Answer: You’ll need to find a dry, soft piece of sponge with some resistance; the kind used for washing cars is ideal. Use a pen and ruler to draw the exact rectangular shape you would like the rest to have. The width should be approximately 4cm and the length slightly less than the violin back. Use a sharp knife to cut the sponge.
Take a strong elastic band and place it over the chin rest. Then take the sponge shoulder rest, hold it in place across the violin back and pull the elastic band across it. Fix the band over the left-hand bout. If you find the shoulder rest moves too much, you can take a second band and do the same, fixing it on the right-hand side.
Answer: As there are many different models and ways to attach rests, there are inevitably lots of reasons why it’s not staying in place! Here are a few:
• The feet are too far apart. Try narrowing them and see if it’s still possible to slide on the rest.

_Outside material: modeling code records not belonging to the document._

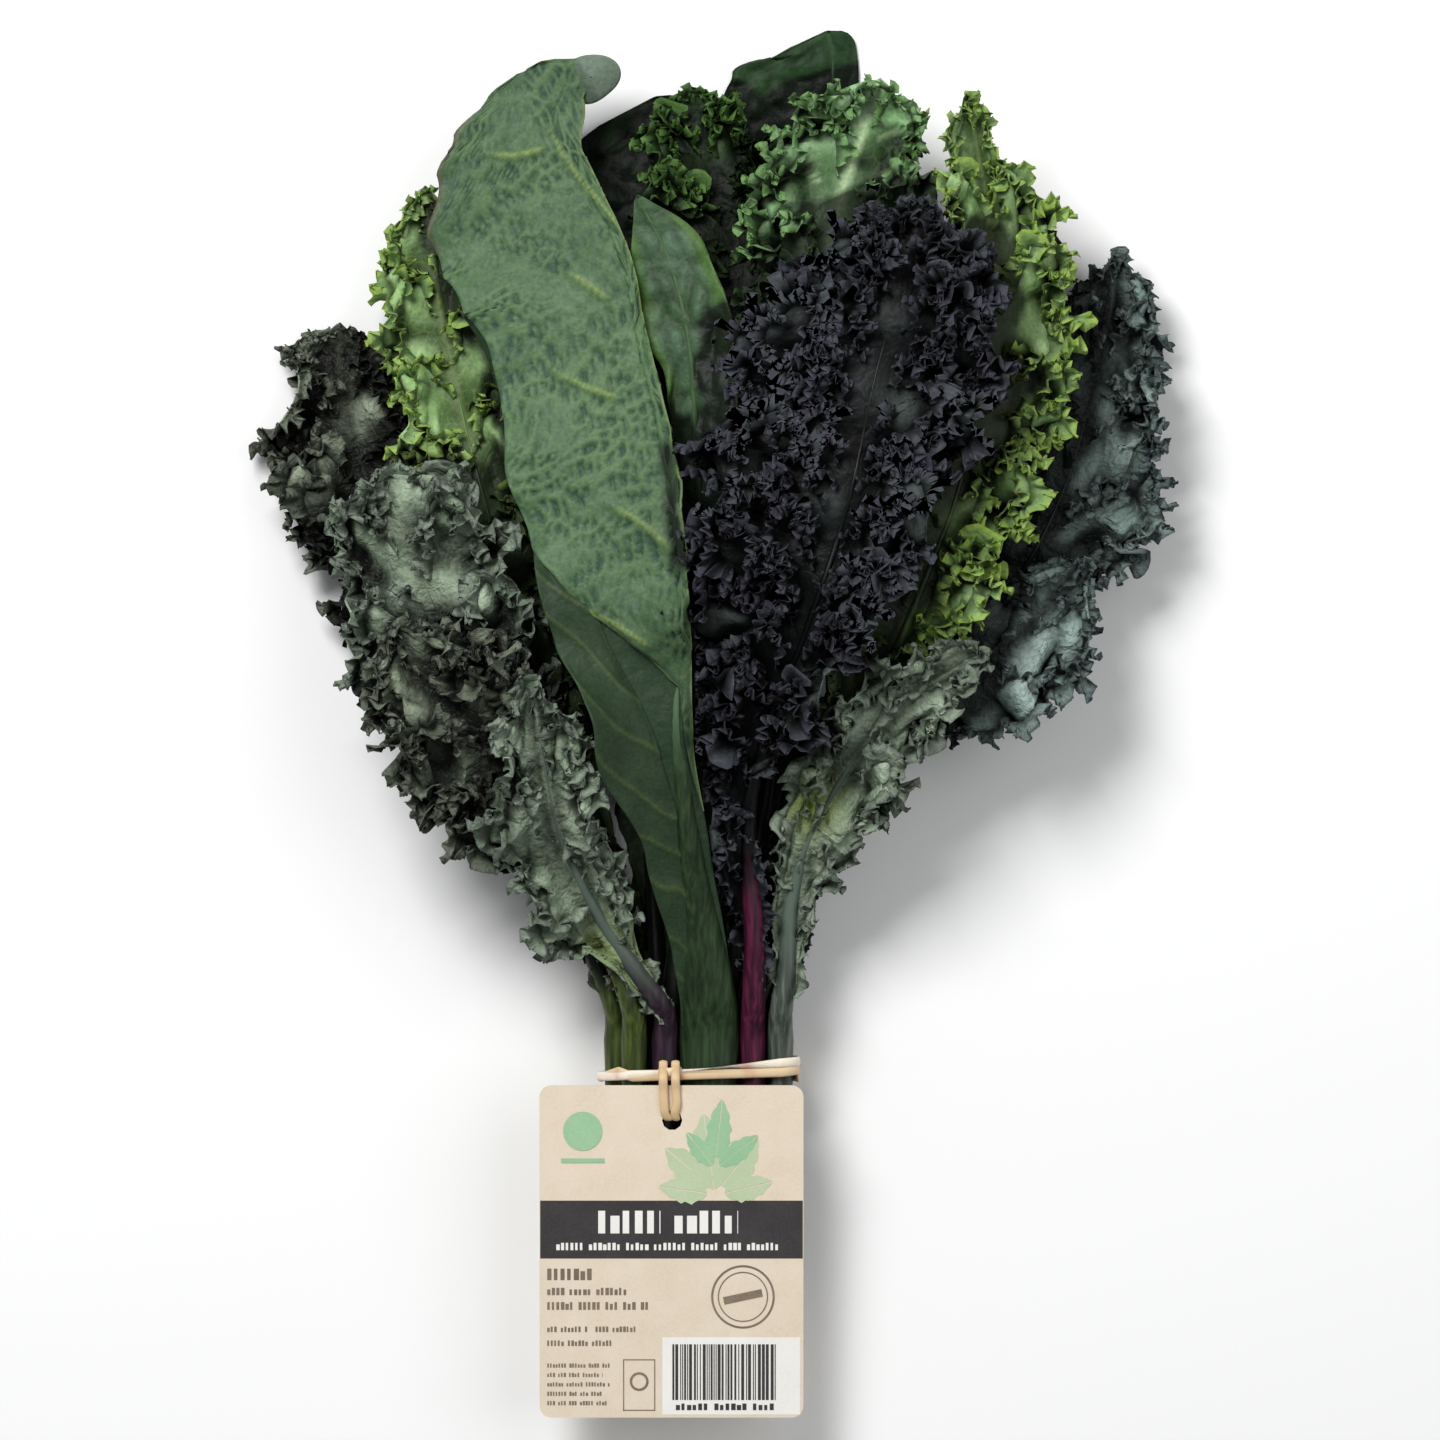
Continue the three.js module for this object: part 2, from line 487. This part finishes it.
function makeBand() {
  const reach = STEM_RADIUS + BAND_GAP + BAND_RADIUS;
  const circles = stemCircles();
  const ring = [];
  for (let k = 0; k < BAND_TURNS; k++) {
    const angle = (2 * Math.PI * (k + 0.5)) / BAND_TURNS;
    const nx = Math.cos(angle);
    const nz = Math.sin(angle);
    const far = circles.reduce((best, c) => (
      c[0] * nx + c[1] * nz > best[0] * nx + best[1] * nz ? c : best));
    const x = far[0] + reach * nx;
    const y = BAND_Y + BAND_SLOPE * (x - BAND_MIDDLE_X);
    ring.push(new THREE.Vector3(x, y, far[1] + reach * nz));
  }
  const band = solidOf(closedTube(ring, BAND_RADIUS, 6, new THREE.Vector3(0, 1, 0)));
  const topZ = ROW_HEIGHTS[2] + reach;
  // the loop leaves the knot, runs over the card, down its hole and back below it
  const loop = [
    [KNOT_X, -100.4, topZ + 1.2], [KNOT_X + 0.3, -104.0, CARD_HOLE_Z + 2.9],
    [KNOT_X + 0.8, -108.5, CARD_HOLE_Z + 2.9], [CARD_HOLE.x, -112.6, CARD_HOLE_Z + 2.4],
    [CARD_HOLE.x, -114.2, CARD_HOLE_Z + 0.6], [CARD_HOLE.x, -112.6, CARD_HOLE_Z - 1.5],
    [KNOT_X + 0.9, -108.5, CARD_HOLE_Z - 1.6], [KNOT_X + 0.4, -104.0, topZ - 0.3],
    [KNOT_X, -100.4, topZ - 0.2],
  ];
  const smoothLoop = new THREE.CatmullRomCurve3(
    loop.map((p) => new THREE.Vector3(...p)), true, 'centripetal');
  const loopPoints = smoothLoop.getSpacedPoints(20).slice(0, 20);
  const hitch = solidOf(closedTube(loopPoints, BAND_RADIUS, 6, new THREE.Vector3(1, 0, 0)));
  const knot = new THREE.SphereGeometry(1, 8, 6);
  knot.scale(...KNOT_HALF);
  knot.translate(KNOT_X, KNOT_Y, topZ + 0.7);
  const solid = band.add(hitch).add(solidOf(knot));
  const mesh = new THREE.Mesh(geometryOf(solid), new THREE.MeshStandardMaterial({
    color: 0xd8c8a0, roughness: 0.7, metalness: 0 }));
  mesh.name = 'rubber_band';
  return mesh;
}

// ---- the card swing tag --------------------------------------------------------------

function makeCard() {
  const w = CARD_WIDTH / 2;
  const h = CARD_HEIGHT / 2;
  const r = CARD_CORNER;
  const centreY = CARD_TOP_Y - h;
  const outline = new THREE.Shape();
  outline.moveTo(-w + r, -h);
  outline.lineTo(w - r, -h);
  outline.absarc(w - r, -h + r, r, -Math.PI / 2, 0, false);
  outline.lineTo(w, h - r);
  outline.absarc(w - r, h - r, r, 0, Math.PI / 2, false);
  outline.lineTo(-w + r, h);
  outline.absarc(-w + r, h - r, r, Math.PI / 2, Math.PI, false);
  outline.lineTo(-w, -h + r);
  outline.absarc(-w + r, -h + r, r, Math.PI, 1.5 * Math.PI, false);
  const hole = new THREE.Path();
  hole.absarc(CARD_HOLE.x - CARD_CENTRE_X, CARD_HOLE.y - centreY, CARD_HOLE.radius, 0, 2 * Math.PI, true);
  outline.holes.push(hole);
  const geometry = new THREE.ExtrudeGeometry(outline, {
    depth: CARD_THICKNESS, bevelEnabled: false, curveSegments: 5 });
  const mesh = new THREE.Mesh(geometry, new THREE.MeshStandardMaterial({
    color: 0xe6d7c1, roughness: 0.75, metalness: 0 }));
  mesh.rotation.x = Math.atan(CARD_SLOPE);
  const rise = CARD_SLOPE * (centreY - CARD_HOLE.y);
  mesh.position.set(CARD_CENTRE_X, centreY, CARD_HOLE_Z + rise);
  mesh.name = 'card_tag';
  return mesh;
}

// ---- the bunch -----------------------------------------------------------------------

const bunch = new THREE.Group();
LEAVES.forEach((leaf, index) => bunch.add(makeLeaf(leaf, index)));
bunch.add(makeBand());
bunch.add(makeCard());

// The origin is under the middle of the whole bunch, on the surface it lies on.
bunch.updateMatrixWorld(true);
const box = new THREE.Box3().setFromObject(bunch);
const group = new THREE.Group();
bunch.position.set(-(box.min.x + box.max.x) / 2, -(box.min.y + box.max.y) / 2, -box.min.z);
group.add(bunch);

export default group;
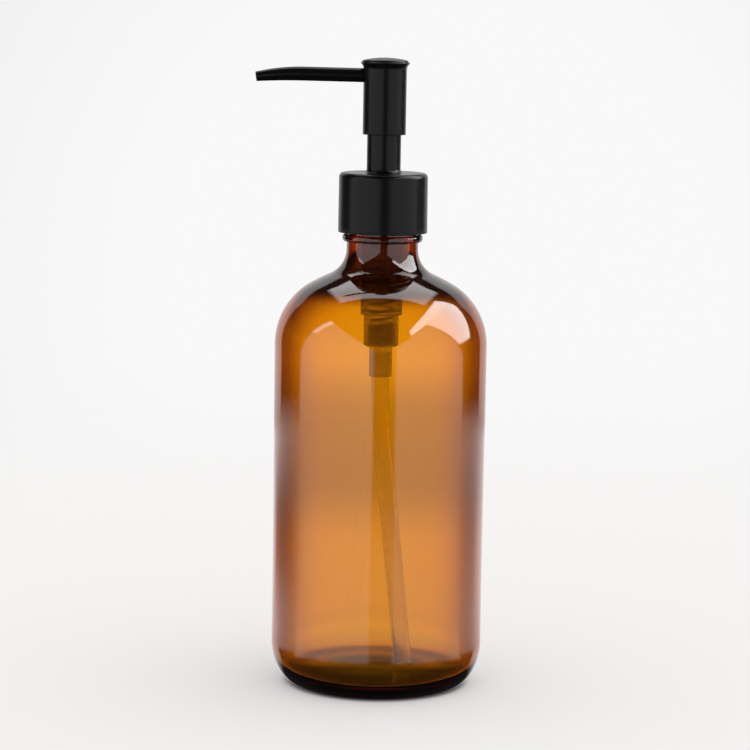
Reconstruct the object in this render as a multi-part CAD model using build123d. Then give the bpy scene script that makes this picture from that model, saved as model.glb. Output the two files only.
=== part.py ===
"""Soap pump dispenser: a round-shouldered amber glass bottle with a screw-on lotion pump.

Millimetres. The origin is on the bottle's axis, on the surface it stands on. +Z is up, and
the spout points along -X.
"""
from build123d import *
import math
import os

# ---------------------------------------------------------------- bottle
body_radius = 37.5
glass_height = 170.0
glass_wall = 2.3
heel_run = 9.0              # radial width of the rounded heel
heel_rise = 15.7
bearing_width = 2.4         # width of the ring that the bottle stands on
punt_depth = 1.6
floor_z = 4.8
inner_heel_run = 5.0
inner_heel_rise = 9.0
shoulder_radius = 24.75     # the rounder, outer arc of the shoulder
shoulder_turn = 61.0        # degrees turned by that arc
slope_radius = 82.6         # the flatter arc above it
neck_fillet = 9.8
neck_length = 14.8          # straight neck and finish, from the fillet to the lip
neck_bore_radius = 9.0
neck_wall = 3.6             # from the bore to the root of the thread
bead_stand = 1.55
bead_height = 2.5
bead_drop = 9.65            # from the lip down to the bead's top
lip_round = 0.8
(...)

• The shoulder rest is too extended. Try turning the feet, so they’re closer to the body of the rest.
• Some part of the mechanism is loose. Make sure all screws are tight.
• The spot where you’re attaching the rest isn’t compatible with your posture, so you’re pushing the rest too hard when playing. Experiment with different angles and set-ups.
• The plastic on the feet is breaking, so the rest doesn’t have enough grip.